→ **DIRECTIVE**: Restate word for word the lines of the data below, from the first through the one that has "on each end.".
## start
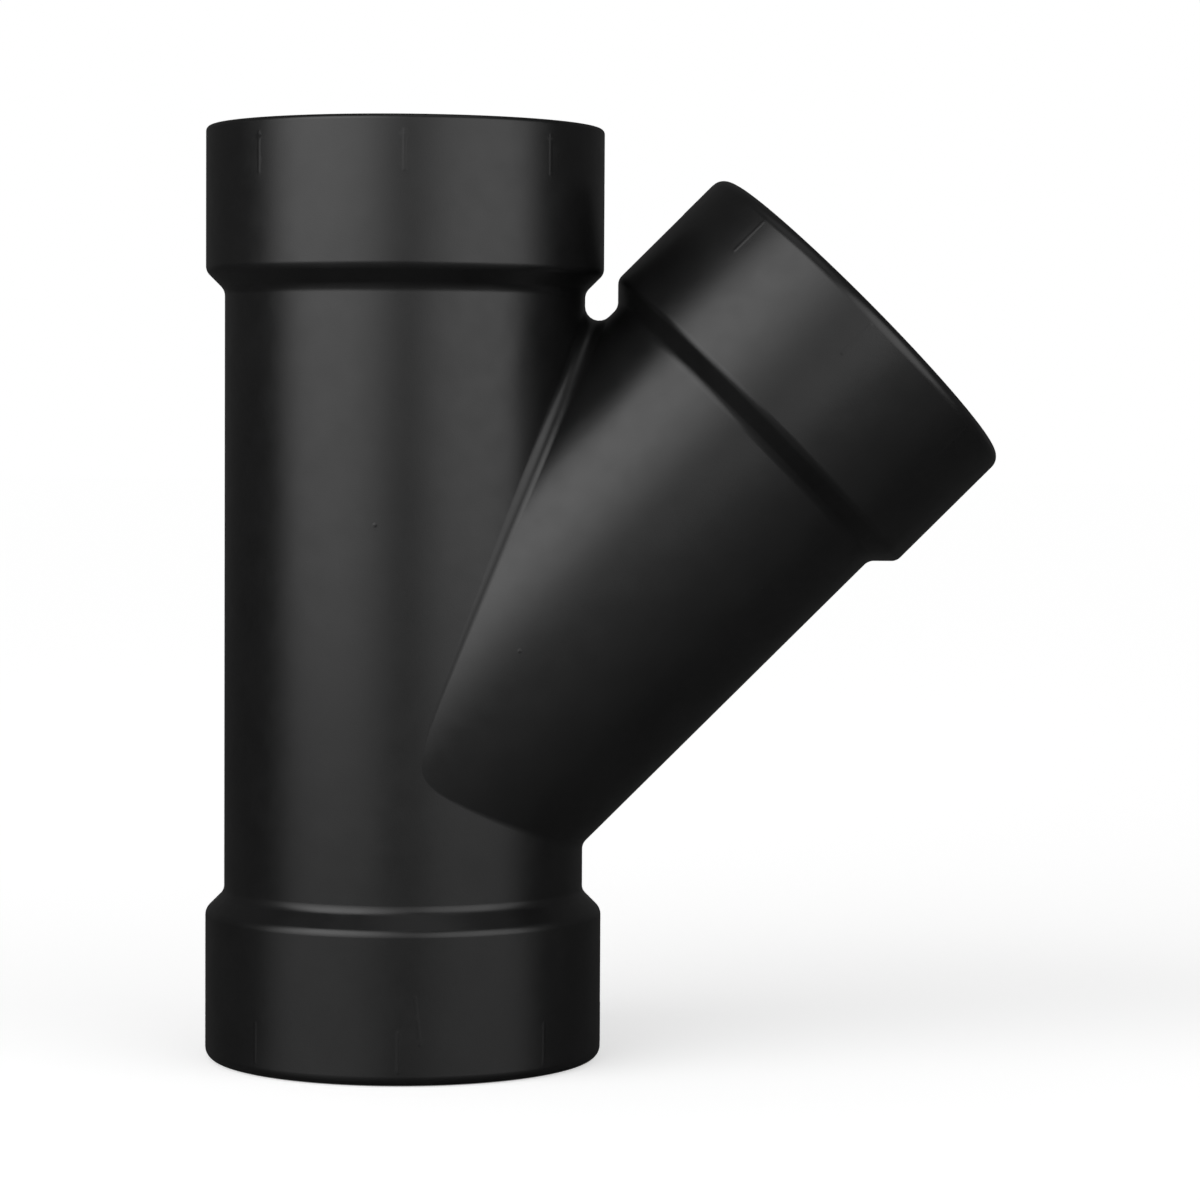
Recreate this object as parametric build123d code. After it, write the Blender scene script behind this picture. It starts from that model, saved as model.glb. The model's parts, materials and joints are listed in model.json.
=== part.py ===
"""A 45 degree lateral wye for 4 inch plastic drain pipe: a straight run with a branch, and a socket hub on each end.

It is one injection moulding, so it is one solid. The run stands on its lower hub along +Z, the branch leans
towards +X, and the fitting is symmetric about the XZ plane. The origin is the centre of the lower hub's rim.
All sizes are in millimetres.
"""

from build123d import *
from math import cos, hypot, radians, sin, tan
import os

# The pipe that each hub takes, and the fit around it
PIPE_DIAMETER = 114.3
PIPE_WALL = 6.02
SOCKET_CLEARANCE = 0.3
SOCKET_DEPTH = 44.45
SOCKET_LEAD_IN = 1.0

# Walls of the moulding, and how much slimmer in radius the branch's barrel and core are than the run's
HUB_WALL = 6.2
BARREL_WALL = 6.37
BRANCH_STEP = 0.4

# How far each hub keeps its full diameter past its socket's stop
LOWER_HUB_COVER = 3.05
UPPER_HUB_COVER = 1.55
BRANCH_HUB_COVER = 2.45

# The branch's lean from the run's axis, and the plain barrel left between its crease and each shoulder
BRANCH_ANGLE = 45.0
LOWER_NECK = 11.2
UPPER_NECK = 2.0
BRANCH_NECK = 1.8

# Cones between hub and barrel, and the rounding of the corners
SHOULDER_ANGLE = 45.0
SHOULDER_FILLET = 5.5
HUB_EDGE_ROUND = 2.5
LOWER_RIM_ROUND = 3.5
UPPER_RIM_ROUND = 1.6
BRANCH_RIM_ROUND = 4.2
CREASE_FILLET = 4.5
WATERWAY_ROUND = 2.5

# Raised marks round each hub, for turning the fitting to a set angle
MARK_COUNT = 8
MARK_LENGTH = 13.0
MARK_WIDTH = 2.0
MARK_HEIGHT = 0.2
MARK_FROM_RIM = 4.4
UPPER_MARK_TURN = 1.0
BRANCH_MARK_TURN = 0.6

# Radii that follow from the pipe and the walls
socket_radius = (PIPE_DIAMETER + SOCKET_CLEARANCE) / 2
hub_radius = socket_radius + HUB_WALL
run_bore = PIPE_DIAMETER / 2 - PIPE_WALL
run_radius = run_bore + BARREL_WALL
branch_bore = run_bore - BRANCH_STEP
branch_radius = run_radius - BRANCH_STEP

# Lengths along an axis that the cones and the fillets take up
lean = radians(BRANCH_ANGLE)
run_cone = (hub_radius - run_radius) / tan(radians(SHOULDER_ANGLE))
branch_cone = (hub_radius - branch_radius) / tan(radians(SHOULDER_ANGLE))
shoulder_run_in = SHOULDER_FILLET * tan(radians(SHOULDER_ANGLE / 2))
heel_run_in = CREASE_FILLET * tan(lean / 2)
crotch_run_in = CREASE_FILLET / tan(lean / 2)

# The heel is the crease's lowest point and the crotch its highest, both in the plane of the two axes
heel_below_crossing = (branch_radius - run_radius * cos(lean)) / sin(lean)
crotch_above_crossing = (branch_radius + run_radius * cos(lean)) / sin(lean)
crotch_along_branch = (run_radius + branch_radius * cos(lean)) / sin(lean)

# Heights up the run, and lengths along the branch from where its axis crosses the run's
lower_hub_length = SOCKET_DEPTH + LOWER_HUB_COVER
upper_hub_length = SOCKET_DEPTH + UPPER_HUB_COVER
branch_hub_length = SOCKET_DEPTH + BRANCH_HUB_COVER
lower_shoulder_end = lower_hub_length + run_cone
crossing_height = lower_shoulder_end + shoulder_run_in + LOWER_NECK + heel_run_in + heel_below_crossing
upper_shoulder_end = crossing_height + crotch_above_crossing + crotch_run_in + UPPER_NECK + shoulder_run_in
run_length = upper_shoulder_end + run_cone + upper_hub_length
branch_shoulder_end = crotch_along_branch + crotch_run_in + BRANCH_NECK + shoulder_run_in
branch_length = branch_shoulder_end + branch_cone + branch_hub_length

# Where the branch lies, with its own axis as Z, and the three rims, each with Z pointing out of its socket.
# The upper and the branch hub are turned a little about their own axes, as their marks show.
branch_place = Location((0, 0, crossing_height), (0, BRANCH_ANGLE, 0))
rims = {
    "lower": Location((0, 0, 0), (180, 0, 0)),
    "upper": Location((0, 0, run_length), (0, 0, UPPER_MARK_TURN)),
    "branch": branch_place * Location((0, 0, branch_length), (0, 0, BRANCH_MARK_TURN)),
}


def revolved(points, radii):
    """A solid of revolution about Z, from (radius, height) points that start and end on the axis.

    The corners between the first and the last point are rounded by the radii, in the same order.
    """
    outline = FilletPolyline(*points, radius=radii) + Line(points[-1], points[0])
    return revolve(Plane.XZ * make_face(outline), Axis.Z)


def run_outside():
    """The run's barrel with a hub at each end, filled."""
    return revolved(
        [
            (0, 0),
            (hub_radius, 0),
            (hub_radius, lower_hub_length),
            (run_radius, lower_shoulder_end),
            (run_radius, upper_shoulder_end),
            (hub_radius, upper_shoulder_end + run_cone),
            (hub_radius, run_length),
            (0, run_length),
        ],
        [LOWER_RIM_ROUND, HUB_EDGE_ROUND, SHOULDER_FILLET, SHOULDER_FILLET, HUB_EDGE_ROUND, UPPER_RIM_ROUND],
    )


def branch_outside():
    """The branch's barrel with its hub, filled, from the crossing to the rim."""
    return branch_place * revolved(
        [
            (0, 0),
            (branch_radius, 0),
            (branch_radius, branch_shoulder_end),
            (hub_radius, branch_shoulder_end + branch_cone),
            (hub_radius, branch_length),
            (0, branch_length),
        ],
        [0, SHOULDER_FILLET, HUB_EDGE_ROUND, BRANCH_RIM_ROUND],
    )


def core(radius, length):
    """A round bar along +Z from the origin."""
    return Cylinder(radius, length, align=(Align.CENTER, Align.CENTER, Align.MIN))


def with_filleted_crease(run, run_r, branch, branch_r, fillet_radius):
    """Run and branch as one solid, with a fillet all along the crease between their two cylinders."""
    both = run + branch

    def on_crease(edge):
        middle = edge @ 0.5
        from_branch = (branch_place.inverse() * Pos(middle)).position
        off_run = hypot(middle.X, middle.Y) - run_r
        off_branch = hypot(from_branch.X, from_branch.Y) - branch_r
        return max(abs(off_run), abs(off_branch)) < 0.01

    return fillet(both.edges().filter_by(on_crease), fillet_radius)


def socket():
    """The space of one socket with its lead-in, from a rim at the origin down along -Z to the pipe's stop."""
    return revolved(
        [
            (0, -SOCKET_DEPTH),
            (socket_radius, -SOCKET_DEPTH),
            (socket_radius, -SOCKET_LEAD_IN),
            (socket_radius + SOCKET_LEAD_IN, 0),
            (0, 0),
        ],
        [0, 0, 0],
    )


def marks():
    """The raised marks of one hub, whose rim is at the origin and whose socket opens along +Z.

    Each is the crown of a thin round bar that is sunk into the hub's wall.
    """
    bar_radius = (MARK_HEIGHT**2 + (MARK_WIDTH / 2) ** 2) / (2 * MARK_HEIGHT)
    bar = Pos(0, 0, -MARK_FROM_RIM - MARK_LENGTH) * core(bar_radius, MARK_LENGTH)
    return [place * bar for place in PolarLocations(hub_radius + MARK_HEIGHT - bar_radius, MARK_COUNT)]


def wye():
    """The whole fitting."""
    outside = with_filleted_crease(run_outside(), run_radius, branch_outside(), branch_radius, CREASE_FILLET)
    waterway = with_filleted_crease(
        core(run_bore, run_length),
        run_bore,
        branch_place * core(branch_bore, branch_length),
        branch_bore,
        WATERWAY_ROUND,
    )
    body = outside - waterway
    for rim in rims.values():
        body += [rim * mark for mark in marks()]
        body -= rim * socket()
    return body


body = wye()
print(f"crossing {crossing_height:.3f}, run {run_length:.3f}, branch {branch_length:.3f}")
print(f"solids {len(body.solids())}, volume {body.volume:.0f}, valid {body.is_valid}")
os.makedirs("parts", exist_ok=True)
export_step(body, "parts/wye_body.step")
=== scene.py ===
"""The looks of a 45 degree lateral wye in black plastic, on a pale floor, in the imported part's own frame.

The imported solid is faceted, so one finer closed skin of the same shape stands for it. The skin is worked out
in millimetres, round two axes that cross: the run's, which is Z, and the branch's.
"""

import json
from math import acos, ceil, cos, pi, radians, sin, tan

import bmesh
import bpy
import numpy as np
from mathutils import Matrix, Vector
from mathutils.geometry import delaunay_2d_cdt


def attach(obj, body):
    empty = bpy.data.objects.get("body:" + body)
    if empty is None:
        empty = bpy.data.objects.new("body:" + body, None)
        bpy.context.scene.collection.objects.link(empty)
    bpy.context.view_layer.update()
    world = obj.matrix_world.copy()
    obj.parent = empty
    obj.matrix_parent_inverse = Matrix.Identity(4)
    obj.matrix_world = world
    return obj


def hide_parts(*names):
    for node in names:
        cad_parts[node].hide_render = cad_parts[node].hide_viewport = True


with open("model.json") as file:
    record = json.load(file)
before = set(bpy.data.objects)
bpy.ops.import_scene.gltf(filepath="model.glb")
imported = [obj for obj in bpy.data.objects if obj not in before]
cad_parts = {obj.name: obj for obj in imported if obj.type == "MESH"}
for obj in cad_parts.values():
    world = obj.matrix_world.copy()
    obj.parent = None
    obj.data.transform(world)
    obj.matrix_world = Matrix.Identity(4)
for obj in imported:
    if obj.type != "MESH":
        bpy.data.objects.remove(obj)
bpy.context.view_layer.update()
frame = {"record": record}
mounts = {m["name"]: m for m in frame["record"]["mounts"]}

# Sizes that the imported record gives, in millimetres
MM = 0.001
upper_rim = Vector(mounts["upper_socket"]["pos_m"]) / MM
branch_rim = Vector(mounts["branch_socket"]["pos_m"]) / MM
branch_axis = Vector(mounts["branch_socket"]["axis"]).normalized()
SOCKET_RADIUS = mounts["lower_socket"]["dims"]["r_mm"]
SOCKET_WALL = mounts["lower_socket"]["dims"]["length_mm"]

# Sizes of the moulding, in millimetres
HUB_RADIUS = 63.5
RUN_RADIUS = 57.5
BRANCH_RADIUS = 57.1
RUN_BORE = 51.13
BRANCH_BORE = 50.73
LOWER_HUB = 47.5
UPPER_HUB = 46.0
BRANCH_HUB = 46.9
LEAD_IN = 1.0
SHOULDER_FILLET = 4.5
HUB_EDGE_ROUND = 3.8
LOWER_RIM_ROUND = 3.5
UPPER_RIM_ROUND = 1.6
BRANCH_RIM_ROUND = 4.2
CREASE_FILLET = 4.5
WATERWAY_ROUND = 2.5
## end
→ **SOLUTION TO THIS TASK**:
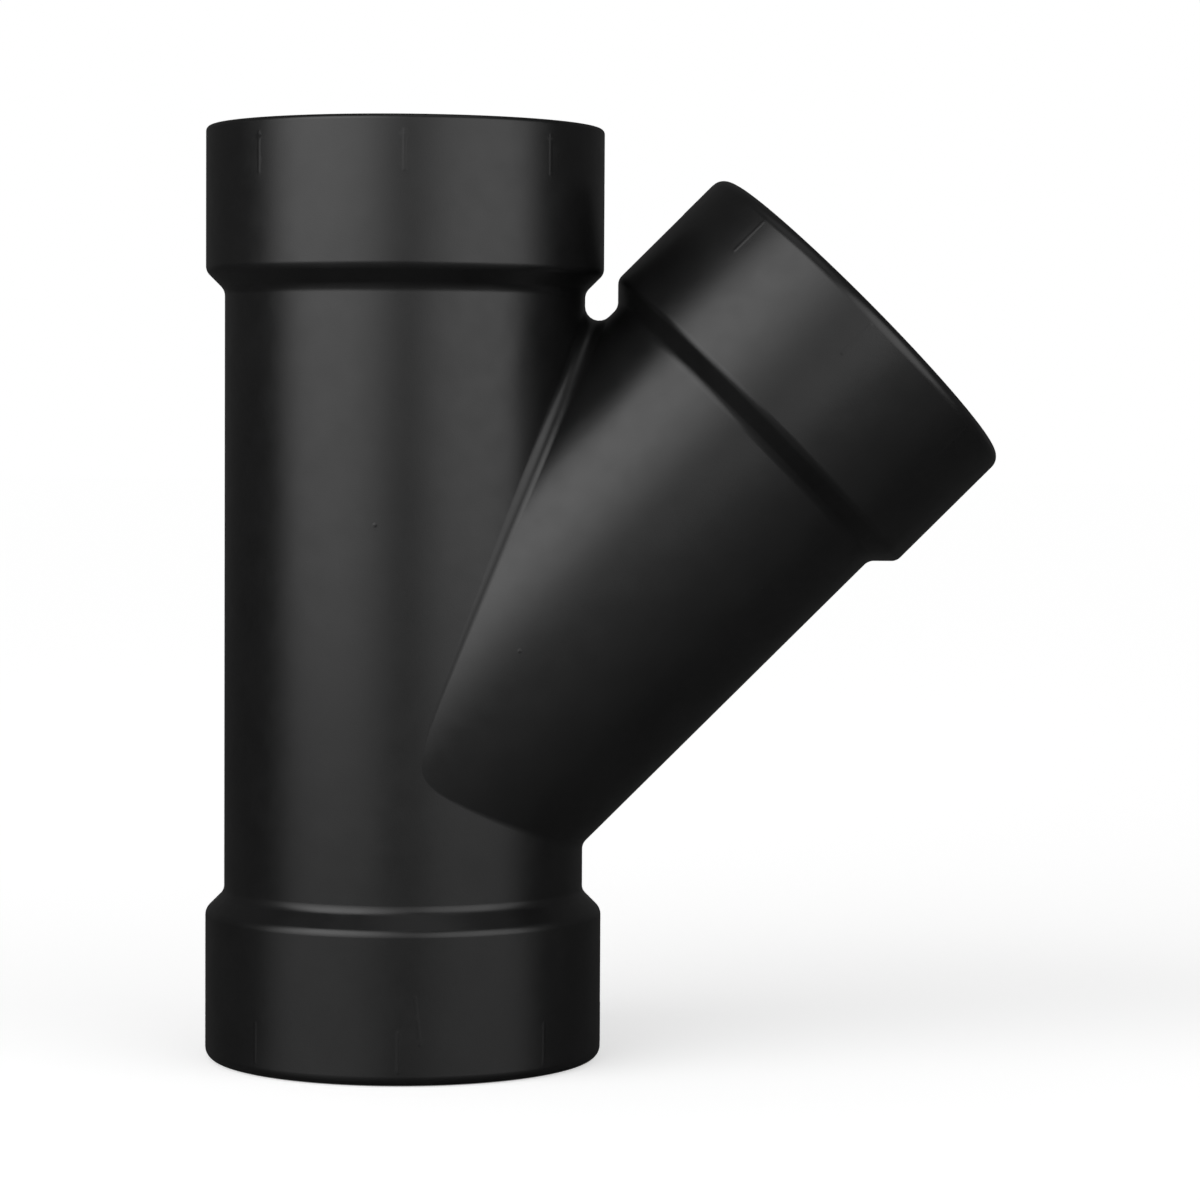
Recreate this object as parametric build123d code. After it, write the Blender scene script behind this picture. It starts from that model, saved as model.glb. The model's parts, materials and joints are listed in model.json.
=== part.py ===
"""A 45 degree lateral wye for 4 inch plastic drain pipe: a straight run with a branch, and a socket hub on each end.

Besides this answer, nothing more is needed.